Re: Svalli gardening 63° N
Posted: Mon Aug 15, 2022 12:21 pm
by MissS
Yes. Those onions are gorgeous!
Re: Svalli gardening 63° N
Posted: Mon Aug 15, 2022 4:59 pm
by bower
Onion rainbow, wow, you will feel the cheer and be glad of those all winter long.
Re: Svalli gardening 63° N
Posted: Mon Aug 15, 2022 5:07 pm
by GoDawgs
Beee-uuuuuuuu-tiful! Well done, Svalli! Here I have to plant in the fall and harvest in the spring. I so wish our spring weather temperatures weren't so variable. Warm, cold, warm, cold. Most years the poor onions get confused and start bolting before sizing up. I will try, try, try again and hope they're as nice as yours.
Re: Svalli gardening 63° N
Posted: Mon Aug 15, 2022 5:52 pm
by Cornelius_Gotchberg
@worth1; "You can only eat so many cucumbers and all of a sudden they're gone and you wish you had one."
Bravo Indigo November Golf Oscar!
@svalli; we're having a WELL_ABOVE_AVERAGE Cuke year here, too.
And those onions are really something, absolutely marvelous!
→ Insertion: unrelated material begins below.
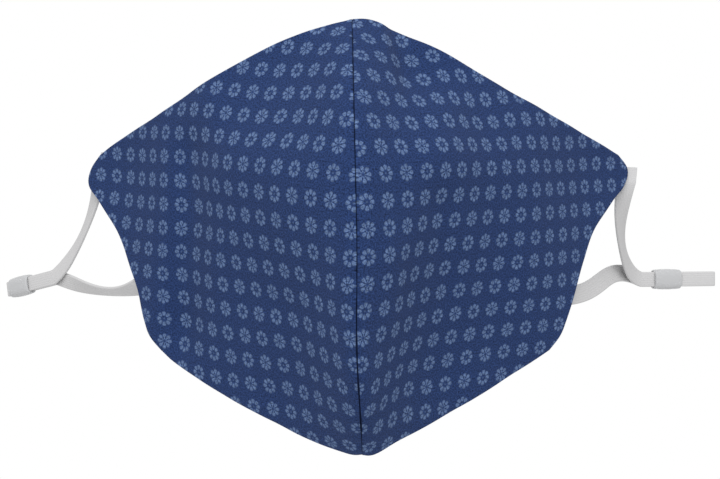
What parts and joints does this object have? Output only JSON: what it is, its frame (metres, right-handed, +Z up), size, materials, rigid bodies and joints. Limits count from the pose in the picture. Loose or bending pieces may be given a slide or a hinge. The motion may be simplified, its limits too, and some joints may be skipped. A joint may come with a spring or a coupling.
{
  "type": "cloth face mask",
  "caption": "Shaped cotton face mask: curved panels joined at a centre seam, with flat elastic ear loops and soft sliding adjusters.",
  "frame": {"origin": "the seat on the face: on the centre seam's plane, halfway up the mask, level with the edges that rest on the nose bridge and under the chin", "axes": "+X to the right as the front of the mask is seen, +Y from the front of the mask towards the face, +Z up"},
  "size_m": [0.2632, 0.1351, 0.128],
  "materials": {
    "printed_cotton": "woven cotton, navy with a small repeat of lighter blue flowers",
    "elastic": "flat knitted elastic, white",
    "soft_adjuster": "soft translucent silicone, satin"
  },
  "bodies": {
    "root": {"panel_left": "printed_cotton", "panel_right": "printed_cotton", "ear_loop_left": "elastic", "ear_loop_right": "elastic", "adjuster_left": "soft_adjuster", "adjuster_right": "soft_adjuster"}
  },
  "joints": []
}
I've never had any luck growing them, and then decided to move to more vertically productive planting.
The Gotch
Re: Svalli gardening 63° N
Posted: Tue Aug 16, 2022 2:50 pm
by svalli
Today when we came home from work during a bad thunderstorm with pouring rain and hail I was shocked to see the towering corn and lush tomato bushes, which I had just admired previous evening.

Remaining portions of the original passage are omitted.